In Honor of My Granny


She always wore perfume, an Elizabeth Taylor if I remember correctly. If you happened to catch her on the right day of the week, her red hair would be in a silky scarf that hid her rollers. I still remember the time she took me to Washington D. C. my eighth grade year and how she out-walked every parent and student without a single complaint or a drop of sweat on her forehead.

She held all the dignity of England and the fiery tenacity of the Scots in her small frame.  She knew how to host a party and which fork was which. You couldn’t tell which of her clothes were from Macy’s and which she had sewn herself. She drank tea and light beer and was a really good friend to many.


I was nineteen going on twenty-five. I had just ended an engagement. I felt broken and free all at the same time. As I sat sipping my water in the living room, she sat down next to me.

“’Mander,” her Australian accent still clung to her vowel-ending words, “I want you to know, I think you did the right thing.” Her hand landed on my knee, reassuring me.

“Thanks, Granny.” It came out a little awkward. I don’t think I had ever really talked about boys with her.

“You know, I broke off an engagement before your Gramps.”

Her words kind of hung in the air. I looked at her with shock. I could see the determination on her face to share this story. “I was young, and I thought I was in love. He was handsome too. But he was a Catholic, and I was a Protestant. I would have had to marry him in the Catholic church.

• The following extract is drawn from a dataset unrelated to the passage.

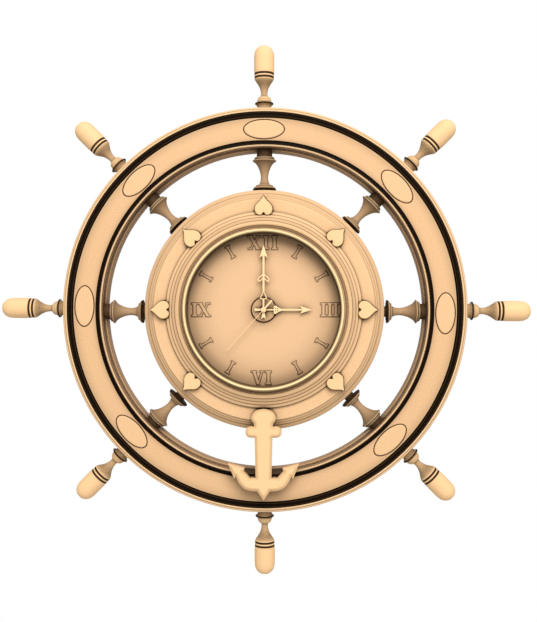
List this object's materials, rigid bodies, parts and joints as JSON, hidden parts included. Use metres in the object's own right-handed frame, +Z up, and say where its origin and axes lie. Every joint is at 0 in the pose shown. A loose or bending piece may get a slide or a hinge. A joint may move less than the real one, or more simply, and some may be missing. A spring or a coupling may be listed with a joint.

I would have had to convert. I thought I loved him, but I just couldn't give up that part of myself. I wouldn't stop being who I was and who I wanted to be for anyone.”

I listened, hanging on to her every word, trying imagine what she must have looked like and how she must have felt. Young, beautiful, and fiery.

“I really thought I would end up an old maid. I was already old for not being married in those days. I volunteered at the Navy hall and served American soldiers. I met your Gramps that way, while he was in the service. My mother began corresponding with his mother. And when I decided to visit my relatives in England and America, my mother arranged for me to stay with your Gramps's mother. Your Gramps happened to come home on leave while I was staying with his mother, and we decided to marry.”

I marveled at her courage. Leaving home. Leaving comfort. Stepping out into the unknown.

She paused. “I have never looked back. I held onto my values. I waited for the right thing. I have had a long and happy marriage, 3 kids, and 6 lovely grandkids. I wouldn’t trade it for the whole world.”

She didn’t share the marriage struggles or the sleepless nights with her babies or the trying teenage years. And she didn’t have to. I knew the hard times were there. She had never been one for gushy sentimentals either, perhaps a sign of the generation she belonged to, but she didn’t have to say anything more. I knew it. I felt it. I was her prize. Her legacy. The thing she fought for. The thing she wanted dearly. I was worth it. And she loved me.

She was calling me to fight.

Me and my granny in Washington D. C. way back in 1997. 
My Granny's Treasures one year after she left us (plus my aunt and uncle on my mom's side). Note to self: I think this is my most recent picture of my dad's side of the family with everyone in it, we should probably change that ;)

So, as I sit missing my dear granny, praying for my gramps who is in the hospital, and thinking of Mother’s Day, can I just say this?

Whether you are a mother or not, there is something woven into the fabric of every women’s heart: to give, to fight, to love, to pursue, to encourage. Perhaps it’s occasionally ignored or the trials of life crush it, but it’s there, and it needs to be called out.

So, here’s to the determined, the fighters, the wisdom imparters, the courageous. Here’s to the givers and the servers. Here’s to the tenacious. Here’s to all who are willing to live life with conviction and pass that conviction on. Here’s to all who have ever gone out of their way for another. Here’s to the vulnerable.  

Here’s to my moms, my grandmothers, my pastors’ wives, my dear mentor friends…

Happy Determined-Warrior, Sacrifice-Maker, Real-Beauty-Imparter Day!

Happy Mother’s Day!



By Grace,
Amanda Conquers


PS- Could I ask you to pray for my Gramps? His heart is failing him, and, more importantly, he is not a believer. Thank you, friends.